Prostate-specific antigen test in Brazilian indigenous: a cross-sectional study
Keywords:Prostatic neoplasm; Prostate-specific antigen; Sexually transmitted diseases; Early detection of cancer.
We estimated the prevalence of screening for prostate cancer in indigenous people in Brazil. We also studied how ethnicity, age, social conditions, lifestyle, and history of sexually transmitted infections are associated with altered prostate-specific antigen (PSA) values. This is a cross-sectional study with indigenous people, ≥ 40 years old, from Dourados reserve, Mato Grosso do Sul, Brazil. The patients underwent total PSA and rapid tests for syphilis, HIV, and hepatitis B and C. PSA values were compared with sociodemographic conditions, presence of urological symptoms, clinical data on sexually transmitted infections, lifestyle, and family history of cancer. Out of the 498 men invited to participate in the study, 31.53% (157/498) were ≥ 40 years old and were included. The mean (±SD) age was 54.75 (±11.23) years, and 78.3% (123/157; 95% CI: 0.71–0.84) of the population never underwent any preventive examination for prostate cancer. The mean PSA value was 0.081 ng/mL for the 157 participants, and 4.4% (7/157) had > 2.5 ng/mL and 1.9% (3/157) had values ≥ 4 ng/mL. Rapid tests for STIs showed that 5.73% (9/157) of the participants had syphilis and 0.64% (1/157) had HIV, and Hepatitis B and C virus infection.
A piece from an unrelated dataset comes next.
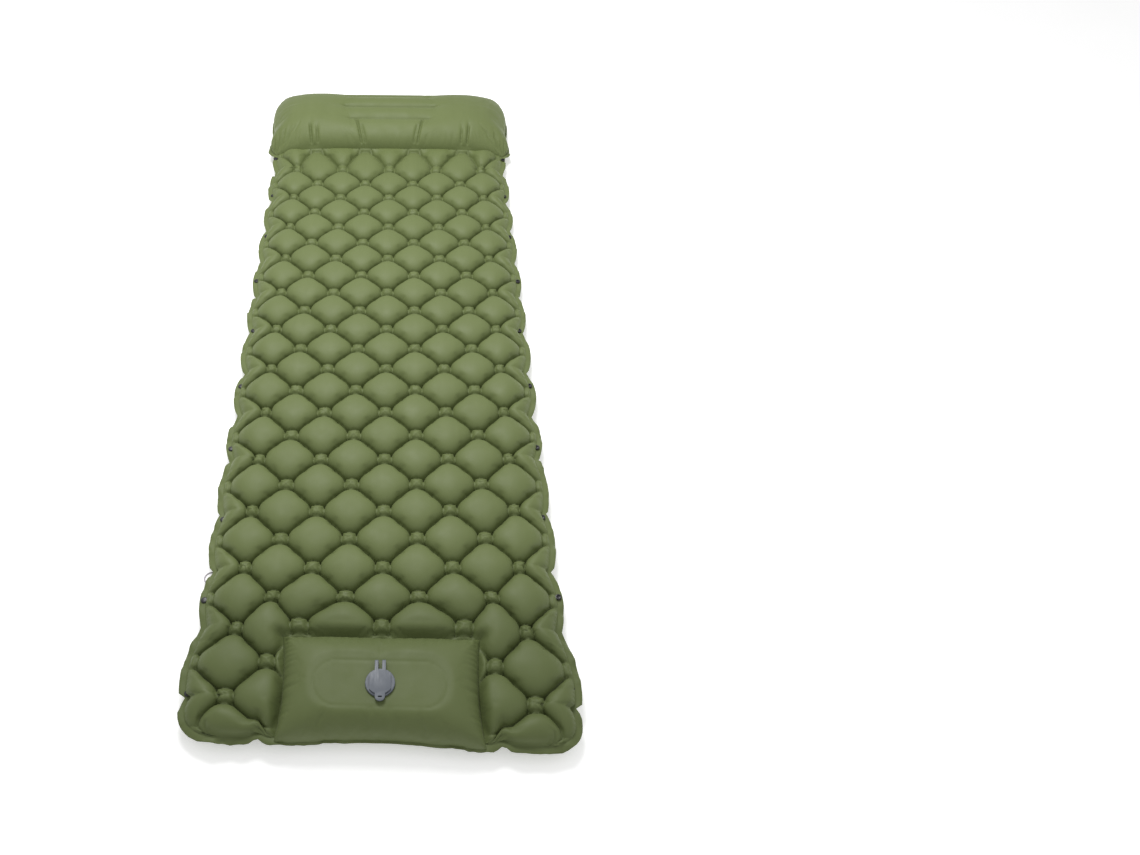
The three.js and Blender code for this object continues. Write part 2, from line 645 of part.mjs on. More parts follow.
/** A short duct through the chamber's wall, with a flap that lets air into the pad only. */
function addCheckValve() {
  const place = groupAt(0, PUMP_BACK - WALL / 2, DUCT_HEIGHT);
  const half = WALL / 2 + GAP;
  const rim = DUCT_RADIUS + DUCT_FLANGE;
  const duct = turned([
    [DUCT_BORE, -DUCT_REACH],
    [DUCT_RADIUS, -DUCT_REACH],
    [DUCT_RADIUS, -half - FLANGE],
    [rim, -half - FLANGE],
    [rim, -half],
    [DUCT_RADIUS, -half],
    [DUCT_RADIUS, half],
    [rim, half],
    [rim, half + FLANGE],
    [DUCT_RADIUS, half + FLANGE],
    [DUCT_RADIUS, DUCT_REACH],
    [DUCT_BORE, DUCT_REACH],
    [DUCT_BORE, -DUCT_REACH],
  ], ROUND_FACETS / 2).rotateX(-Math.PI / 2);
  addPiece("check_valve_body", duct, "valve", place);
  const flapLow = DUCT_REACH + GAP;
  addPiece("check_valve_flap", disc(DUCT_FLAP_RADIUS, flapLow, flapLow + DISC, ROUND_FACETS / 2)
    .rotateX(-Math.PI / 2), "membrane", place);
}

// ---- Deflation valve under the pad --------------------------------------------------------------

const outletY = rowY(OUTLET_ROW_FROM_FOOT);
const outlet = { x: -halfWidth(outletY) + OUTLET_INSET - LOBE_DEPTH / 2, y: outletY };

function addOutletValve() {
  const place = groupAt(outlet.x, outlet.y, 0);
  const ringTop = OUTLET_HEIGHT - GAP;
  const ringLow = ringTop - OUTLET_RING;
  const flangeLow = OUTLET_HEIGHT + SHEET + GAP;
  const bodyTop = flangeLow + FLANGE + SPIDER;
  const spiderLow = bodyTop - SPIDER;
  const body = turned([
    [OUTLET_BORE, ringLow],
    [OUTLET_RADIUS, ringLow],
    [OUTLET_RADIUS, ringTop],
    [OUTLET_NECK, ringTop],
    [OUTLET_NECK, flangeLow],
    [OUTLET_FLANGE, flangeLow],
    [OUTLET_FLANGE, flangeLow + FLANGE],
    [OUTLET_NECK, flangeLow + FLANGE],
    [OUTLET_NECK, bodyTop],
    [OUTLET_BORE, bodyTop],
    [OUTLET_BORE, ringLow],
  ]);
  const reach = OUTLET_BORE + 1;
  const spider = [
    disc(HUB_RADIUS, spiderLow, bodyTop),
    box(-reach, reach, -SPOKE / 2, SPOKE / 2, spiderLow, bodyTop),
    box(-SPOKE / 2, SPOKE / 2, -reach, reach, spiderLow, bodyTop),
  ];
  const strapSide = STRAP_WIDTH / 2;
  const strapEnd = OUTLET_RADIUS + STRAP_REACH;
  const lug = box(OUTLET_NECK, strapEnd + 1, -strapSide, strapSide, ringTop - TONGUE, ringTop);
  const stemHole = disc(STEM_RADIUS + STEM_CLEARANCE, spiderLow - 1, bodyTop + 1);
  addPiece("deflation_valve_body", cut(join(body, ...spider, lug), stemHole), "valve", place);

  const discLow = bodyTop + GAP;
  const buttonTop = spiderLow - GAP - DISC_LIFT;
  addPiece("deflation_diaphragm", turned([
    [0, buttonTop - DISC],
    [BUTTON_RADIUS, buttonTop - DISC],
    [BUTTON_RADIUS, buttonTop],
    [STEM_RADIUS, buttonTop],
    [STEM_RADIUS, discLow],
    [OUTLET_BORE - 1, discLow],
    [OUTLET_BORE - 1, discLow + DISC],
    [0, discLow + DISC],
  ]), "membrane", place);

  const capTop = ringLow - GAP;
  const capLow = capTop - OUTLET_CAP;
  const plugRadius = OUTLET_BORE - PLUG_CLEARANCE;
  const plugTop = buttonTop - DISC - GAP;
  const cap = turned([
    [0, capLow],
    [OUTLET_RADIUS, capLow],
    [OUTLET_RADIUS, capTop],
    [plugRadius, capTop],
    [plugRadius, plugTop],
    [0, plugTop],
  ]);
  const strap = box(plugRadius, strapEnd, -strapSide, strapSide, capLow, capTop);
  const rise = box(strapEnd - STRAP_RISE, strapEnd, -strapSide, strapSide,
    capLow, ringTop - TONGUE - GAP);
  addPiece("deflation_cap", join(cap, strap, rise), "valve", place);

  const loopX = -halfWidth(outletY) - LOOP_OVERHANG + LOOP_RADIUS - outlet.x;
  const loop = tube(LOOP_RADIUS - LOOP_WIDTH, LOOP_RADIUS, capLow, capLow + LOOP).translate(loopX, 0, 0);
  const clear = disc(OUTLET_RADIUS + GAP, capLow - 1, capTop + 1);
  addPiece("deflation_cap_loop", cut(loop, clear), "coating", place);
}

// ---- Assembly -----------------------------------------------------------------------------------

const pastFoot = ([x, y]) => [x, y === FOOT_END ? y - OVERCUT : y];
const pumpHole = slab(ringShape(pumpOutline(GAP, 0).map(pastFoot)), 0, PAD_HEIGHT + OVERCUT);
addPiece("top_sheet", cut(topSheet(), pumpHole, ...snapHoles), "fabric");
addPiece("bottom_sheet", bottomSheet(outlet), "fabric");
addPillow();
addPump();
addIntakeValve();
addCheckValve();
addOutletValve();
addSnaps();

export default pad;
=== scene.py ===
"""Inflatable camping pad with a built-in pillow and foot pump, lying on a pale floor.

Metres, +X to the right, +Y towards the pillow, +Z up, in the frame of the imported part.
"""
import json
import math

import bpy
import numpy as np
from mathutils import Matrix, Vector


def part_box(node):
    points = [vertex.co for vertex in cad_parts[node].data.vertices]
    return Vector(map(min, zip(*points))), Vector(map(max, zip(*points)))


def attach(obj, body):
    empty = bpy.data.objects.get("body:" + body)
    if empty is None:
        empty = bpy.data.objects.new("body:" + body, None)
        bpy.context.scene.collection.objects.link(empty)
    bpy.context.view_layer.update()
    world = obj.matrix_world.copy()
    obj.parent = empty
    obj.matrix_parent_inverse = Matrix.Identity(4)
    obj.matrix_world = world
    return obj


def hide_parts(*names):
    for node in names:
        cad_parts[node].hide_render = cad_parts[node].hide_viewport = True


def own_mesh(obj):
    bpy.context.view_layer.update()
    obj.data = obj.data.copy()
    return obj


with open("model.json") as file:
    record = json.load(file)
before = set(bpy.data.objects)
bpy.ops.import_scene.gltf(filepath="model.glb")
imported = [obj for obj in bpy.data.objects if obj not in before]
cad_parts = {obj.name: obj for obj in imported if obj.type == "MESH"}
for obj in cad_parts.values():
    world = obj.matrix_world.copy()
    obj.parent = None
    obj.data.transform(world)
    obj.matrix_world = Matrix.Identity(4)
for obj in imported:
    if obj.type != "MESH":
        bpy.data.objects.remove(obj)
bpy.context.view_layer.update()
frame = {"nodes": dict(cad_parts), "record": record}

NODES = frame["nodes"]

# ---- Sizes --------------------------------------------------------------------------------------

PITCH = 0.060  # from a cell's crown to its corner
COLUMNS = 5  # half cells each side of the middle
ROWS = 26  # half cells from the pillow to the foot
FINE_STEP = 0.05  # between mesh lines past the dash's ends, as a share of half a cell's side
DASH_END = 0.60  # share of a cell's side that the dash covers
DASH_LINES = 11  # mesh lines along a dash
JUNCTION_RISE = 0.0190  # small raised pad where four dashes meet, over the weld
NECK_RISE = 0.0125  # the crease between a cell's corner and that pad
PUCKER_DEPTH = 0.0040  # of the fold at a cell's corner
EDGE_WELD = 0.011  # width of the flat edge
SIDE_DRAW = 0.008  # how far the air draws the sides in from the flat sheets' outline
LOBE_DEPTH = 0.014  # between two side lobes
PILLOW_LOBE_DEPTH = 0.6 * LOBE_DEPTH
PILLOW_LOBE = 0.140  # from one side lobe beside the pillow to the next
PILLOW_SPREAD = 0.016  # how far the edge beside the pillow stands out past the side lobes
FOOT_FLARE = 0.016  # how much wider the foot is, on each side
FLARE_LENGTH = 0.240
FOOT_SKEW = 0.045  # how far the foot's right side runs on past its left, per metre of width
SKEW_LENGTH = 0.420
HEAD_RADIUS = 0.050  # of the corners
FOOT_RADIUS = 0.068
NOTCH_PLACE = 0.186  # where the foot's edge is pinched in beside the pump
NOTCH_DEPTH = 0.009
NOTCH_WIDTH = 0.010
FOOT_ARCH = 0.008  # how far the foot's edge is drawn in at the pump's middle
SHEET_HALF = 0.0006  # from the weld's middle to a sheet's face
COVER = 0.001  # how far the pillow stands over its CAD solid
SEAM_LAP = 0.001  # how far the cells stand over the pillow's edge at its seam
ROW_SETBACK = 0.024  # from the pillow's seam back to the first row of cells
PILLOW_SEAM_RISE = 0.022  # of the pillow's front seam over the weld
UNDER_PILLOW = 0.045  # how far the first row of cells is drawn out, past the pillow's seam
PUMP_RIM = 0.008  # from the CAD's pump out to its seam, at the sides
PUMP_SETBACK = 0.0035  # from the foot's edge to the pump's seam
PUMP_WAIST = 0.007  # how far the air draws the pump's sides in
PUMP_DEPTH = 0.007  # how far the cells run on under the pump
EDGE_POWER = 0.6  # steepness with which the cells rise from a weld or seam
CLOTH_FRAMES = 10
TINY = 1e-6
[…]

The results showed that most indigenous people ≥ 40 years never underwent any preventive examination for prostate cancer, and 4.4% had an altered PSA exam result. Future studies should assess the factors that hinder adherence to prostate cancer screening, as well as the existence of a pathophysiological correlation between the occurrence of prostate cancer and STIs.